Nearly one thousand students, researchers, and school classes from Finland, Europe and Kenya have visited Taita Research Station during these years. It has offered a view to conditions in a developing country and a chance to follow up the effects of climate change, and inspired the master and doctoral theses of almost 100 students in subjects like geography, biology, geology, forestry, and environmental physics, mostly at the University of Helsinki, but also in Kenyan and European universities. In the montane rain forests of the Taita Hills, researchers from the University of Helsinki have only recently discovered previously unknown mammals; tree hyrax and dwarf galago.
Geoinformatics professor Petri Pellikka started his research in the Taita Hills in 2003 and his active networking with local research institutes created a basis for establishing a University of Helsinki research station in 2011. He carried out field work for his own MSc thesis in Taita as a geography student in 1989.
A permanent home base has supplied stability and proven necessary. The accumulated local knowledge, geoinformation data, measuring stations and the research data they have gathered about e.g. the effect climate change has had on nature, form a good basis for many research and development projects.
The station is also locally appreciated, which was manifested in the Kenyan Hero award conferred on the supervisor of the station.
Taita is like a miniature Africa
What makes this five-thousand square-kilometre area in the Taita Taveta District such an interesting region to study?
–The geographical location and the variation in elevation from 500 metres to over 2,200 metres, says Pellikka. Taita is like a miniature of Africa, with its dry grass savannah in the plains and humid rain forests on the Taita Hills, all within a small area. Because of the climate and weather conditions, land use and human activity are different on the plains and in the highlands. Add to that the largest sisal plantation in Africa, mining activities, large conservation areas and tourism in them, and the main railroad and trunk road of Kenya Nairobi to Mombasa, and we have a model of a developing African country with respect to natural conditions. The Indian Ocean is 150 kilometres away and Mount Kilimanjaro in Tanzania is looming during clear weather conditions 100 km to the west.
Since the beginning of the 2000s, geographers from the University of Helsinki have carried out research and development work in Africa with the aim of studying the effect of changing land use on climate change. They have also developed mitigating strategies for land use and changes in land cover, and adaptation strategies for climate change through remote sensing and environmental measurements.
In addition to Taita, Pellikka manages the Earth Change Observation Lab research group, which has studied the megatrend of land cover change in Eritrea, Tanzania, Ethiopia, Burkina Faso, and Sierra Leone. This work can now be utilised in the ESSA project, which will implement global responsibility, one of the strategic objectives of the University of Helsinki and part of Finland’s official Africa strategy.

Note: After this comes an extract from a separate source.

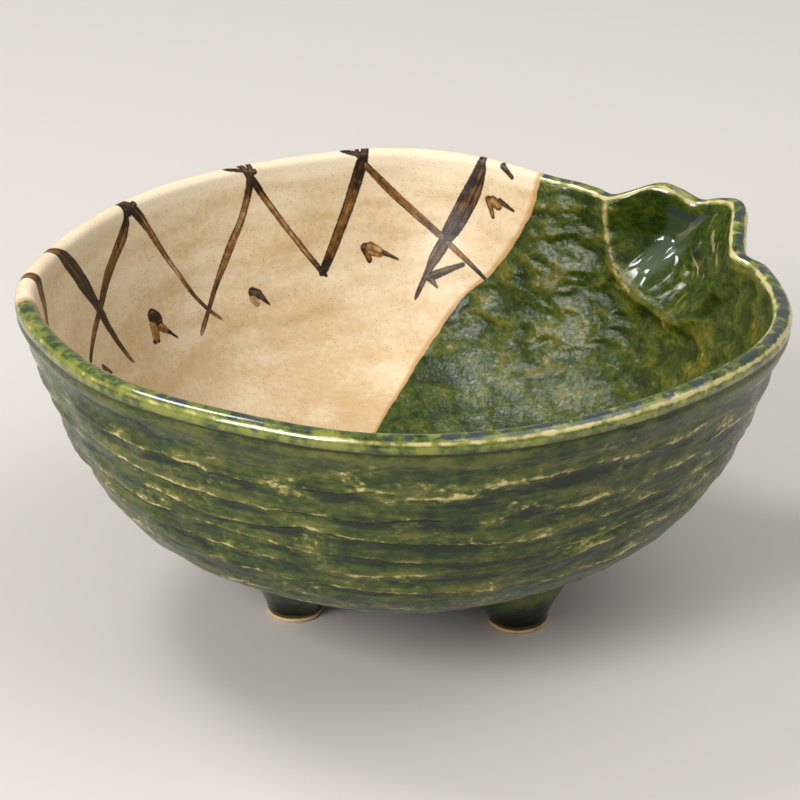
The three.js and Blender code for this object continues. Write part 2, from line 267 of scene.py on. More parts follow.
class GlazeColours(bpy.types.PropertyGroup):
    """Colours of the glazes, the iron brushwork and the bare clay"""

    # Green, pooled and Green, thin are also what the painted shade under each ridge and the painted light on
    # the slope above it lead towards.
    green_pool: colour("Green, pooled", "Green glaze outside where it lies thick under a ridge", 0x1F2A1C)
    green: colour("Green", "Green glaze outside at its usual thickness", 0x36461C)
    green_thin: colour("Green, thin", "Green glaze outside where it runs thin", 0x62632F)
    green_verge: colour("Green, verging", "Green glaze outside round a broken crest", 0x7A7838)
    green_break: colour("Green, breaking", "Glaze broken to yellow over a crest or an edge", 0xD8C68A)
    undercut: colour("Undercut", "Dark line in the groove under the rim", 0x2E1D08)
    rim_green: colour("Rim green", "Green glaze on the rim at its usual thickness", 0x4C5E1C)
    rim_thin: colour("Rim green, thin", "Green glaze on the rim where it lies thin", 0x7F8233)
    rim_edge: colour("Rim edge", "Glaze along the rim's two edges", 0x8C8C42)
    leaf_pool: colour("Leaf green, pooled", "Green glaze inside where it lies thick", 0x1F2C08)
    leaf: colour("Leaf green", "Green glaze inside at its usual thickness", 0x3A4A10)
    leaf_thin: colour("Leaf green, thin", "Green glaze inside on the lumps", 0x6B631E)
    blue_pool: colour("Blue black pools", "Glaze run together on the rim and in the pinched lobe", 0x303A3E)
    trough: colour("Trough", "Glaze run thick down the lobe's trough", 0x46583A)
    cream: colour("Cream", "Cream glaze over most of its side", 0xE6D0AC)
    # Cream, warm is partly painted shade: besides its warm clouds, the cream turns towards it further down
    # the wall.
    cream_shade: colour("Cream, warm", "Cream glaze where it lies thin and warm", 0xD0AE80)
    # Cream, rim is a painted highlight: the pale cream along the top of the rim stands in for light falling
    # on it.
    cream_rim_highlight: colour("Cream, rim", "Pale cream glaze along the rim", 0xF4E6CC)
    speck: colour("Specks", "Fine iron specks in the cream glaze", 0x946030)
    toast: colour("Toasted edge", "Tan edge where the cream meets the green", 0xB9884A)
    iron: colour("Iron, thick", "Brush strokes where the iron lies thick", 0x1E0C02)
    iron_thin: colour("Iron, thin", "Brush strokes where the brush ran dry", 0x8A5A20)
    foot_pool: colour("Foot, pooled", "Green glaze run together low on a foot", 0x0C1204)
    foot_brink: colour("Foot, brink", "Glaze thinning out above the sole", 0x6A5A22)
    clay: colour("Bare clay", "Unglazed soles of the feet", 0xDDBB90)


class StageSettings(bpy.types.PropertyGroup):
    """The floor and the light"""

    floor_colour: colour("Floor", "Colour of the pale floor", 0xCFC9C3)
    key_power: power("Key light", "Power of the soft lamp in front on the left", 32)
    high_power: power("High light", "Power of the lamp overhead on the left", 12)
    fill_power: power("Fill light", "Power of the wide lamp on the right", 15.5)
    sky: FloatProperty(name="Sky", description="Strength of the light from all round", default=0.34, min=0)


class Wire:
    """An output of a node, and the sums that can be written with it."""

    def __init__(self, tree, socket):
        self.tree = tree
        self.socket = socket

    def out(self, name):
        """Another output of the same node."""
        sockets = self.socket.node.outputs
        return Wire(self.tree, next(s for s in sockets if s.name == name and s.enabled))

    def _sum(self, operation, first, second):
        is_vector = any(isinstance(v, Wire) and v.socket.type == "VECTOR" for v in (first, second))
        kind = "ShaderNodeVectorMath" if is_vector else "ShaderNodeMath"
        if is_vector:
            first, second = ((v, v, v) if isinstance(v, (int, float)) else v for v in (first, second))
        return self.tree.add(kind, {"operation": operation}, [first, second])

    def __add__(self, other):
        return self._sum("ADD", self, other)

    def __radd__(self, other):
        return self._sum("ADD", other, self)

    def __sub__(self, other):
        return self._sum("SUBTRACT", self, other)

    def __rsub__(self, other):
        return self._sum("SUBTRACT", other, self)

    def __mul__(self, other):
        return self._sum("MULTIPLY", self, other)

    def __rmul__(self, other):
        return self._sum("MULTIPLY", other, self)

    def __truediv__(self, other):
        return self._sum("DIVIDE", self, other)

    def __lt__(self, other):
        return self._sum("LESS_THAN", self, other)

    def __abs__(self):
        return self.tree.add("ShaderNodeMath", {"operation": "ABSOLUTE"}, [self])

    def least(self, other):
        return self._sum("MINIMUM", self, other)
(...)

At the end of 2020, the ESSA project (Earth observation and environmental sensing for climate-smart sustainable agro-pastoralism ecosystem transformation in East Africa ) was launched with 5 Million Euros of funding from the European Commission’s Directorate General for International Cooperation and Development, with the purpose of developing sustainable solutions for diversifying livestock management in East Africa. Livelihood uses up large areas of land while producing less food security than croplands, but cuts back on biodiversity and carbon sequestration.
–Without the long-term collaboration and local knowledge we wouldn’t have such good premises for applying for and supervising large research projects, Pellikka says.
Global responsibility for the best of the world
The research station has been a vital arena for many of the Ministry for Foreign Affairs of Finland’s and Academy of Finland’s multidisciplinary projects, from remote sensing to virology.
–Many graduates who have written their MSc thesis in Taita have ended up in international development postings, or have personally worked to bring knowledge about Africa and its development closer to Finland. Our research station is implementing the global responsibility for the best of the world called for by the University of Helsinki, Pellikka summarises.
The work is not limited to Africa, since Pellikka’s research group includes also Asian and South American researchers with interests in the deforestation in Amazonia, for example.
Land cover change megatrend taking place at Taita occur all over in the Global South, in general. The dwindling rain forests, establishment of plantations, and the expansion of agricultural land at the expense of woody vegetation are part of a process that is occurring on a larger scale in the Amazonia and south-eastern Asia. Deforestation also leads to increased contacts between wild animals and disease bearers on the one hand, and humans on the other; something Professor Olli Vapalahti and his research group is studying in Taita.
Taita Research Station 10-Year Anniversary Webinar
The tenth anniversary of the Taita Research Station will be celebrated on 28th January, 2021, at the Tavastia jubilee hall of the Hämäläis-Osakunta student association of the University of Helsinki. There will not be a large audience, but you can attend the diverse programme via Zoom. Salutations and a wide range of current projects will be presented in situ, but the most distant speakers, the staff of Taita Research Station, will participate from the celebrating venue, Taita itself.